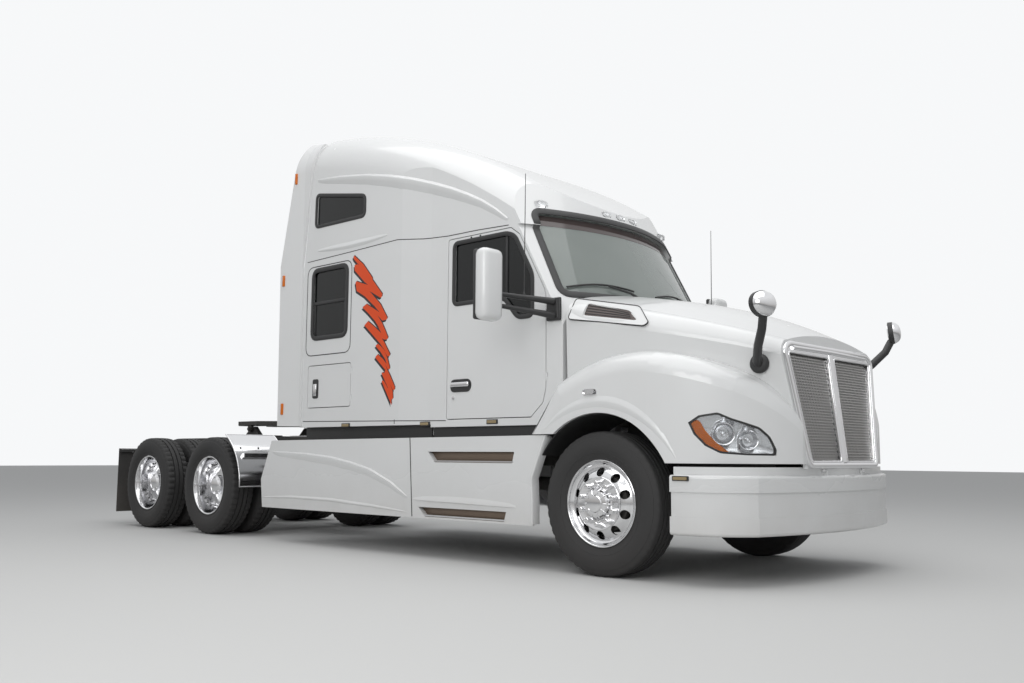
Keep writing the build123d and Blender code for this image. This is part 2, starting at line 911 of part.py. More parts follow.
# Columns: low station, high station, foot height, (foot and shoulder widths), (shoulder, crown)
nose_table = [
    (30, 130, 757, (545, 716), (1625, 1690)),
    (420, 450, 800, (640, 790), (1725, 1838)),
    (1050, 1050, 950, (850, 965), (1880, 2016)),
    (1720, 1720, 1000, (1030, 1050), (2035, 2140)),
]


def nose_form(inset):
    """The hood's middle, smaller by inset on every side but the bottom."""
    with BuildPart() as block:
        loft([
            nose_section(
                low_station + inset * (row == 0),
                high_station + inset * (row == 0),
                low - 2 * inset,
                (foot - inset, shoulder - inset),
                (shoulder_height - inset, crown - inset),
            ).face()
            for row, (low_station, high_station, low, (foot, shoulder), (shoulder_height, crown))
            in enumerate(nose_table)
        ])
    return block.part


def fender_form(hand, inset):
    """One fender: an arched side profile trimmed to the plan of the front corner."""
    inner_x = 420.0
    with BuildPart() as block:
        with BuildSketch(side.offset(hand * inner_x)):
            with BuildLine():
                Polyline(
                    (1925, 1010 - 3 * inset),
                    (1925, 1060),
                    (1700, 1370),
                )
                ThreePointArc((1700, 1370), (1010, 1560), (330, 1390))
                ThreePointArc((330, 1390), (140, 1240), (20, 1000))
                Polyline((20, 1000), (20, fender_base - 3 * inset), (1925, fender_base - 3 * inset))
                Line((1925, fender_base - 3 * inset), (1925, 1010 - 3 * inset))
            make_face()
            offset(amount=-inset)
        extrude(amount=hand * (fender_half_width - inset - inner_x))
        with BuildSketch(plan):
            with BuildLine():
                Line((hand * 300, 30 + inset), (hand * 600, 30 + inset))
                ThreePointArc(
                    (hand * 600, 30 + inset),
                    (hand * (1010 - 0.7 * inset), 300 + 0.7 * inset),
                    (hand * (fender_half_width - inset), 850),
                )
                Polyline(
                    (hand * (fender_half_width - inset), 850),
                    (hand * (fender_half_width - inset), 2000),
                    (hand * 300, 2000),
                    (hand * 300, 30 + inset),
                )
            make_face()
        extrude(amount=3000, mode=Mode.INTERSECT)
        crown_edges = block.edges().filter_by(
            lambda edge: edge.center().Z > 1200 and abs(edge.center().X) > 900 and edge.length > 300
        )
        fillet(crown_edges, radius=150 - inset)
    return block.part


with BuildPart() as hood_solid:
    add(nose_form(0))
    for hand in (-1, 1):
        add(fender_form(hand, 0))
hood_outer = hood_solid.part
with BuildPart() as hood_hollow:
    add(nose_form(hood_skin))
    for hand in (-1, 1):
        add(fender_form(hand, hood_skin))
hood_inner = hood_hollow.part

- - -

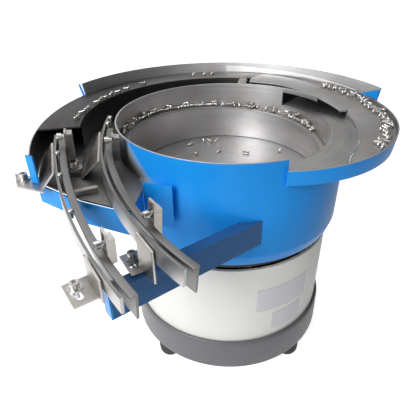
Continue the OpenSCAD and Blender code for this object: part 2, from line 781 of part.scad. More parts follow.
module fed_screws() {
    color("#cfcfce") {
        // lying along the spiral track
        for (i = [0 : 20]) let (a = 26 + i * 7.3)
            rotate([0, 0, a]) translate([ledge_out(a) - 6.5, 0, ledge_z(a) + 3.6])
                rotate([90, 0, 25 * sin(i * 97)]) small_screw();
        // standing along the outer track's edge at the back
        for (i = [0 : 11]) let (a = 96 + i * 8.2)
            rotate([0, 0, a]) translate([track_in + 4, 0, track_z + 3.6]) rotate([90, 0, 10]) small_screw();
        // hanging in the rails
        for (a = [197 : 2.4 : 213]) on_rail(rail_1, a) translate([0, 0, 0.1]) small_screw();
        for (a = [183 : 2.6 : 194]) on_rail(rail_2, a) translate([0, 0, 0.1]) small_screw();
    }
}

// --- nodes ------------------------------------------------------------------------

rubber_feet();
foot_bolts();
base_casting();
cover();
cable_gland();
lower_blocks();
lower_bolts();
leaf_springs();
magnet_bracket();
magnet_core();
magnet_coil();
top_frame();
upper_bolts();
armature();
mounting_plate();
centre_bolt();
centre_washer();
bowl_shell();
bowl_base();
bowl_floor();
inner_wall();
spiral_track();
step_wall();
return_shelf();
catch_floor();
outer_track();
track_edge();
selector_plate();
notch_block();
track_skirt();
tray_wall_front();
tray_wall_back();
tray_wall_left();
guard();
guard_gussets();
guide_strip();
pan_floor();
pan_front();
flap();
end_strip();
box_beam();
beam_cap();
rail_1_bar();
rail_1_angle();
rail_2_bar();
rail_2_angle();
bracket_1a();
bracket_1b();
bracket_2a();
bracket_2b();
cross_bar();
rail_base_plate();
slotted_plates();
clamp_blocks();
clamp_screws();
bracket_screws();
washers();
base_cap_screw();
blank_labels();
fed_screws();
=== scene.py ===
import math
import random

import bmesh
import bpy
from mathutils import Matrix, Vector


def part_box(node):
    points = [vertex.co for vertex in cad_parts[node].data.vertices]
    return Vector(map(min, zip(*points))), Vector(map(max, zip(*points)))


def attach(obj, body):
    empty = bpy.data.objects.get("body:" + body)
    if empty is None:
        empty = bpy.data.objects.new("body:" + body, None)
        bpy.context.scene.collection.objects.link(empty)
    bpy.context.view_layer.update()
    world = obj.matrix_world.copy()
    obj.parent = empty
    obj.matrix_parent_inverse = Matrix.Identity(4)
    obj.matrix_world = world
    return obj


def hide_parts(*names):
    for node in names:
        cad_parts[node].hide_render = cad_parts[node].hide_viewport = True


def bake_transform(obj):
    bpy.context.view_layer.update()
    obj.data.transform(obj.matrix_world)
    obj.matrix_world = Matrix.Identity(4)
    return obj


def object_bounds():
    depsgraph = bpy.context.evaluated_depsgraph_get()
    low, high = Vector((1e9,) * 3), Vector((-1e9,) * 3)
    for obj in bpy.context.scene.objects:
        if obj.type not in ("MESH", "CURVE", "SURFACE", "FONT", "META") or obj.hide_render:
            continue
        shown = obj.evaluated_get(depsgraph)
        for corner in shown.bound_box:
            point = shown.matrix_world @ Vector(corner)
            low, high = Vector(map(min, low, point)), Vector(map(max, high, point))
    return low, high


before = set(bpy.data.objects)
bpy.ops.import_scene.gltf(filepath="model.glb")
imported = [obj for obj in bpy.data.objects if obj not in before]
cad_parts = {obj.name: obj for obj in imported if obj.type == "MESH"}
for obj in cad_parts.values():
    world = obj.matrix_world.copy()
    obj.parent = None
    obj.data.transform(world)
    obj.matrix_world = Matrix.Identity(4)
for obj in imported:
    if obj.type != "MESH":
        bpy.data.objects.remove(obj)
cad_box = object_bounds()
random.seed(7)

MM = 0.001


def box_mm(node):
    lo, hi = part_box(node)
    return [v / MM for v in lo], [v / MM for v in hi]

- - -

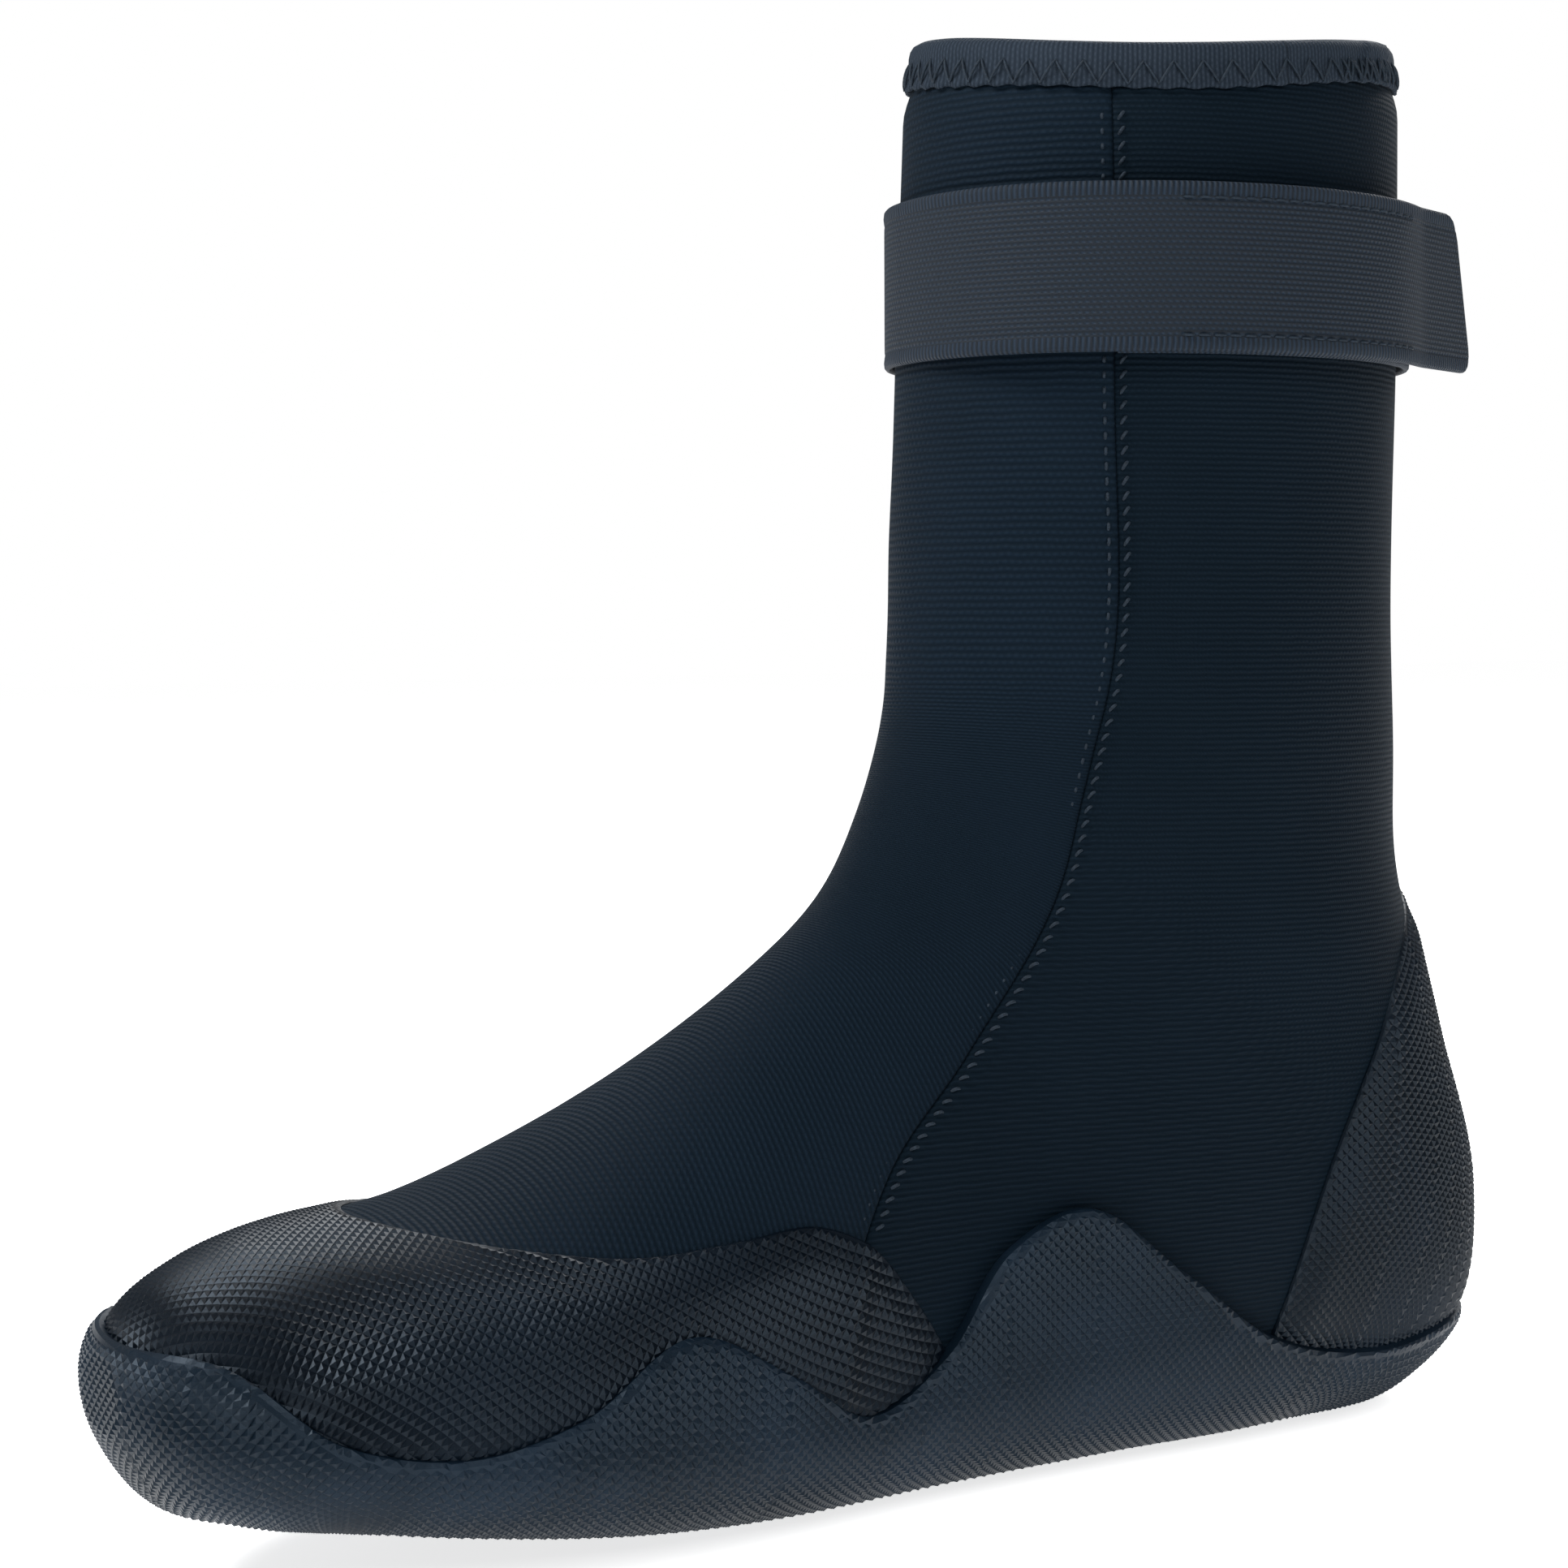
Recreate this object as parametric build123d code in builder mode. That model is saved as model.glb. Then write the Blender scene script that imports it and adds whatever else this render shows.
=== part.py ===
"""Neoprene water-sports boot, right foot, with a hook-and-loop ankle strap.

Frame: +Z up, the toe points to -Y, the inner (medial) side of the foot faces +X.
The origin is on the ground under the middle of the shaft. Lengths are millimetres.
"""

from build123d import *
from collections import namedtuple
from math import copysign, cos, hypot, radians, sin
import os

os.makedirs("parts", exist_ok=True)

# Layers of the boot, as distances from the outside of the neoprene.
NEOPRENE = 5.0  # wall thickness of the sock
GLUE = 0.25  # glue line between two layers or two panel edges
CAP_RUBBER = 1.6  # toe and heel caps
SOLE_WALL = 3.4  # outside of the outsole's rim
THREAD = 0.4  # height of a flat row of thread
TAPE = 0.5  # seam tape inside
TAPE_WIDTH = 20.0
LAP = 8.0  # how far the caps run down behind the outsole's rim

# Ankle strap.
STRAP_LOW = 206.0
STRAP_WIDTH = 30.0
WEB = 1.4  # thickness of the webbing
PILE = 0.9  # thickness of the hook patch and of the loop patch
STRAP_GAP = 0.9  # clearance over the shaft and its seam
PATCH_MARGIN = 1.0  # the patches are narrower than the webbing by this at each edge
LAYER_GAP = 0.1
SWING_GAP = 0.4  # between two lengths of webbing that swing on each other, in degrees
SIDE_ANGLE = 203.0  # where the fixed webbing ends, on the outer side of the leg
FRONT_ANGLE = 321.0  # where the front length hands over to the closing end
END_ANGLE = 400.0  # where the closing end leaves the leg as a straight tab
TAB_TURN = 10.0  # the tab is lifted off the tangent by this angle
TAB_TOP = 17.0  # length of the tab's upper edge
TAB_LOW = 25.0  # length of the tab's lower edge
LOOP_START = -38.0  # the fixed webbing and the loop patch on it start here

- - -

▶ [Exercise brief] Extract the lines from the line with "rubber_feet();" through the line with "low, high = Vector((1e9,)". Keep both of those lines, copy everything exactly, and add nothing.

▶ [Finished answer]
rubber_feet();
foot_bolts();
base_casting();
cover();
cable_gland();
lower_blocks();
lower_bolts();
leaf_springs();
magnet_bracket();
magnet_core();
magnet_coil();
top_frame();
upper_bolts();
armature();
mounting_plate();
centre_bolt();
centre_washer();
bowl_shell();
bowl_base();
bowl_floor();
inner_wall();
spiral_track();
step_wall();
return_shelf();
catch_floor();
outer_track();
track_edge();
selector_plate();
notch_block();
track_skirt();
tray_wall_front();
tray_wall_back();
tray_wall_left();
guard();
guard_gussets();
guide_strip();
pan_floor();
pan_front();
flap();
end_strip();
box_beam();
beam_cap();
rail_1_bar();
rail_1_angle();
rail_2_bar();
rail_2_angle();
bracket_1a();
bracket_1b();
bracket_2a();
bracket_2b();
cross_bar();
rail_base_plate();
slotted_plates();
clamp_blocks();
clamp_screws();
bracket_screws();
washers();
base_cap_screw();
blank_labels();
fed_screws();
=== scene.py ===
import math
import random

import bmesh
import bpy
from mathutils import Matrix, Vector


def part_box(node):
    points = [vertex.co for vertex in cad_parts[node].data.vertices]
    return Vector(map(min, zip(*points))), Vector(map(max, zip(*points)))


def attach(obj, body):
    empty = bpy.data.objects.get("body:" + body)
    if empty is None:
        empty = bpy.data.objects.new("body:" + body, None)
        bpy.context.scene.collection.objects.link(empty)
    bpy.context.view_layer.update()
    world = obj.matrix_world.copy()
    obj.parent = empty
    obj.matrix_parent_inverse = Matrix.Identity(4)
    obj.matrix_world = world
    return obj


def hide_parts(*names):
    for node in names:
        cad_parts[node].hide_render = cad_parts[node].hide_viewport = True


def bake_transform(obj):
    bpy.context.view_layer.update()
    obj.data.transform(obj.matrix_world)
    obj.matrix_world = Matrix.Identity(4)
    return obj


def object_bounds():
    depsgraph = bpy.context.evaluated_depsgraph_get()
    low, high = Vector((1e9,) * 3), Vector((-1e9,) * 3)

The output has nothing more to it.